The retired generals say nothing at all about the political analysis needed. A large majority of the mistakes made
in Iraq were political, not military. A larger force, for example, costs more, takes longer to move about and will
be perceived globally as an occupier. .Needless to say, more casualties, greater supply problems and gaps in the
inter-connected support systems will occur. "More troops" is at the least a concept needing two-sided
debate.
The force size topic was debated and a decision made. The call for more troops now is a cheap shot. The type of
troops with police training was not readily available and no one identified what bases should be reduced globally
to get the additional forces. The numbers involved could have reached 1.5 million. A draft would be necessary.

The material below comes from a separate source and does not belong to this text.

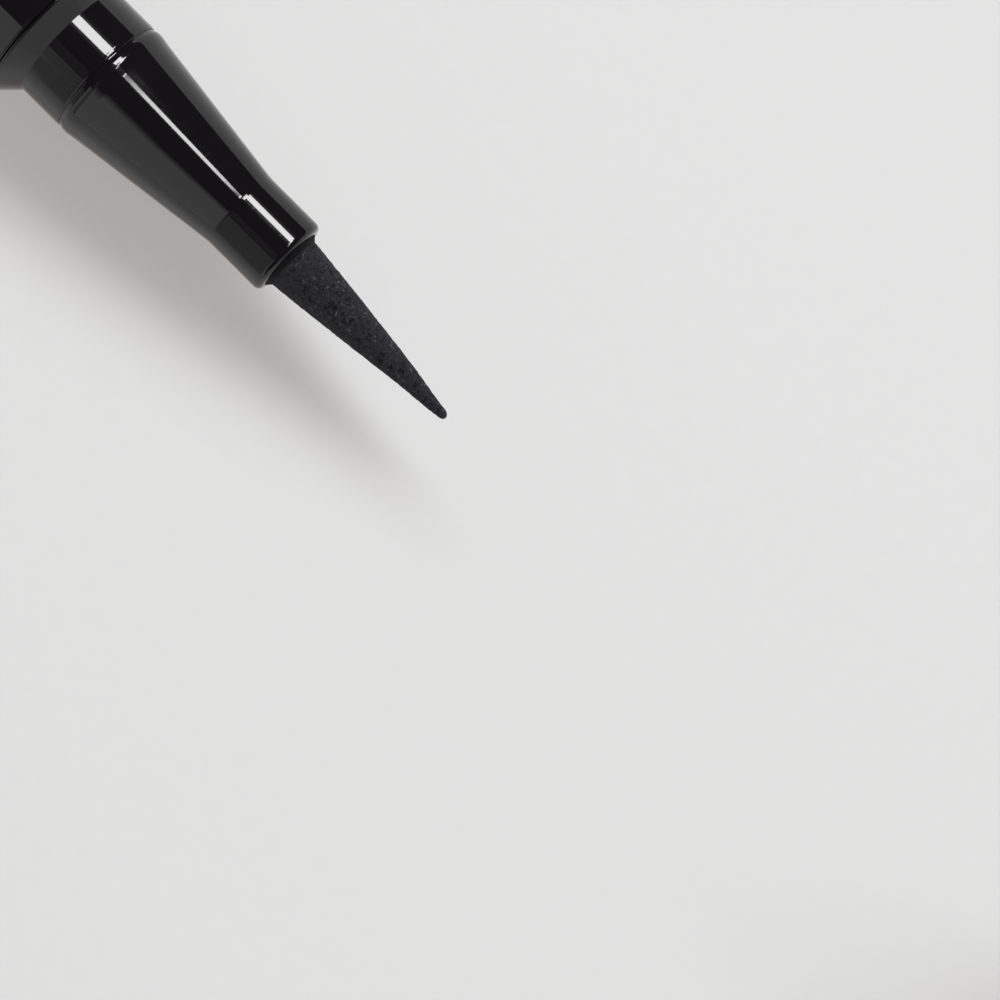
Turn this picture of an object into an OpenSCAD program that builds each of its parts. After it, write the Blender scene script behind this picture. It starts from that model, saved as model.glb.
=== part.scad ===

Unqualified troops with high-tech equipment are not a better answer.
Complaining that Rumsfeld didn't listen to them is a canard. The complaining generals were not so far up the ladder
as to report to the Secretary. They reported to other generals. Gen. Zinni, in fact, retired before Bush came to
office.
Future Forces. If America has invested so much in high-tech weapons that we rarely miss, why do we need
so many people? The truth is that in asymmetrical warfare, we may not need more people but we may well need different
training. The question yet to be answered is that after we swarm and win with our strike forces, what do we do
next?
As Iraq shows, Shock and Awe may work but the war could, as in Vietnam, still be lost. Fully half of the battle
is in the domain of public diplomacy and press relations. That's an area where all our government is impressively
weak.
The political problem in DC is that no one on either side has any sound idea of whether the Iraqi war will be won
or lost. No one wants to be on the wrong side. No one thinks they will know for sure by November. The idea of being
caught undermining a victor less he win again brings on the tremors in all limbs.
Currying favor with the Democrats may or may not pay off personally for the generals. Win or lose, the damned artillery
is still too big and heavy for the transport planes.
But one thing is sure. If Rumsfeld can be shaken loose, the Bush presidency is over.